Although about 72% of the Earth’s surface are covered by water, only 0.3% are suited for use as drinking water. “With that in mind, wastewater is no waste. It contains thermal energy, chemical energy in the form of carbon compounds, and valuable plant nutrients. Now, we have to develop processes for the use of these resources,” Helmut Lehn of the Institute for Technology Assessment and Systems Analysis (ITAS) says. Waste heat of domestic wastewater, for instance, might be used with the help of heat exchangers in sewage pipes. “And it is even more effective to use the warm wastewater from the washing machine and the bathroom directly in the house for preheating fresh water for the shower,” Witold Poganietz adds, who heads the research group together with Lehn. Such a system already is in operation in a housing block in Berlin.

A major prerequisite for the intelligent use of wastewater is the separation of wastewater flows from the toilet (black water) and from the bathroom and kitchen (grey water), Lehn continues. If feces were removed separately and undiluted – by using e.g. vacuum toilets as on airplanes or ICEs – three liters of biogas might be produced from one liter of wastewater. “Adding biowaste might even increase the energy yield and the organic waste bin would no longer be required,” Lehn says. And he adds: “Urine is an ideal fertilizer, as it contains nitrogen, potassium, and phosphorus.” As the latter is considered a non-renewable resource that is supposed to run short even before coal and petroleum, studies concentrate on recovering it from municipal wastewater and sewage sludge. This might also help reduce the demand for artificial fertilizers, whose production requires much energy.
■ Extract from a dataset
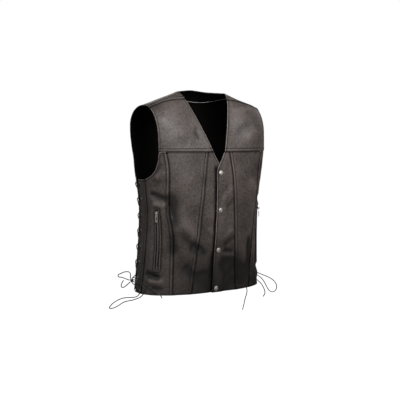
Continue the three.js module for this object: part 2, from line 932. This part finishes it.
// x, y, z of points down the middle of each loose piece of lace
const LOOSE = {
  right_loop_upper: [
    [-231.7, 55.3, -613.5],
    [-231.6, 56.7, -601.9],
    [-234.6, 59.6, -593.4],
    [-243.5, 65.3, -591.6],
    [-256, 72.6, -596.4],
    [-266.7, 78.2, -605.8],
    [-254.6, 70.1, -610.8],
    [-236.1, 56.3, -618.5],
  ],
  right_end_curl: [
    [-234.5, 54.6, -625.5],
    [-242.3, 59.7, -634.2],
    [-250.2, 63.7, -641.6],
    [-257.8, 68.4, -642.7],
    [-257.3, 69.5, -630.3],
    [-251.9, 67.3, -620],
  ],
  right_loop_long: [
    [-228.4, 46, -621.8],
    [-229.1, 11.9, -619.7],
    [-226.9, -14, -622.1],
    [-224.4, -24.6, -630.1],
    [-224.6, -27.4, -641.2],
    [-229, -18.5, -658.4],
    [-246.8, 2.2, -673.1],
    [-274.1, 18.3, -681.3],
    [-294.4, 29.3, -695.6],
    [-308.5, 37.4, -702],
    [-315.3, 41.8, -700.8],
    [-312.3, 40.6, -694.3],
    [-296.6, 32.6, -678.8],
    [-273.6, 19.5, -667.8],
    [-254.8, 8, -666.1],
    [-240.2, -2.1, -662.9],
    [-233.4, -6.9, -655.3],
    [-231.2, -9, -640.8],
    [-230.8, 10.6, -632.6],
    [-229.5, 48.4, -626],
  ],
  right_end_front: [
    [-229.2, 46.3, -617.5],
    [-228.5, 13.2, -613.4],
    [-224.6, -20.9, -616.9],
    [-214.2, -42.4, -627.4],
    [-201.6, -60.9, -639.2],
    [-193, -76.7, -649.5],
    [-189, -80.1, -658.9],
  ],
  left_loop_side: [
    [235.6, 48.9, -619],
    [259.2, 32, -628.6],
    [271.1, 23.9, -634.1],
    [283.3, 15.6, -639.9],
    [299.1, 4.9, -647.8],
    [314.9, -6.7, -662.5],
    [320, -11.9, -680.2],
    [314.9, -10.3, -693.8],
    [305.3, -4.9, -698.6],
    [297.3, 0.6, -694.1],
    [290.8, 6, -682.5],
    [282.2, 13.8, -662],
    [269.2, 22, -644.8],
    [234.2, 48.5, -624.2],
  ],
  left_loop_back: [
    [231.7, 55.3, -613.5],
    [231.6, 56.7, -601.9],
    [234.6, 59.6, -593.4],
    [243.5, 65.3, -591.6],
    [256, 72.6, -596.4],
    [266.7, 78.2, -605.8],
    [254.6, 70.1, -610.8],
    [236.1, 56.3, -618.5],
  ],
  left_end_side: [
    [230.7, 49.6, -627.2],
    [255.4, 32.3, -650.5],
    [268.6, 22.6, -663.7],
    [277.6, 14.4, -678.3],
    [281.9, 10.2, -690.7],
    [283.3, 7.9, -702.1],
    [277.9, 10.2, -716.1],
  ],
  left_end_hem: [
    [227.7, 55.6, -627.2],
    [231, 51, -650],
    [229, 46.2, -679.2],
    [229.7, 43.3, -700.5],
    [223.7, 44.5, -722.7],
    [219, 45.1, -743.4],
    [213.6, 46, -765.2],
  ],
};

function bows() {
  for (const [side, x] of [
    ["left", KNOT.x],
    ["right", -KNOT.x],
  ]) {
    const knot = new THREE.SphereGeometry(KNOT_RADIUS, 12, 8);
    add(`${side}_knot`, tidy(knot.translate(x, KNOT.y, KNOT.z)), lace);
  }
  for (const [name, points] of Object.entries(LOOSE)) strand(name, points);
}

for (const side of ["left", "right"]) {
  frontYoke(side);
  frontCentre(side);
  frontMiddle(side);
  frontSide(side);
  laceStrips(side);
  pocket(side);
  zipSlider(side);
  zipPull(side);
  sideLacing(side);
}
back();
backLining();
neckFacing();
snaps();
bows();

export default group;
According to Franka Steiner, ITAS, the existing infrastructure will continue to require complex cleaning of mixed wastewaters, whereas separation of wastewater flows might be implemented easily in development areas, where new houses are built. This also applies to growing metropolitan areas in threshold and developing countries. “Here, sanitary systems are often lacking completely,” the geoecologist says. All over world, she advises municipal administrations in the planning of wastewater systems. A separation system that produces both energy and nutrients from the wastewater of several thousand inhabitants is being tested by the city of Hamburg in a conversion area. This project is observed by ITAS researchers with high interest.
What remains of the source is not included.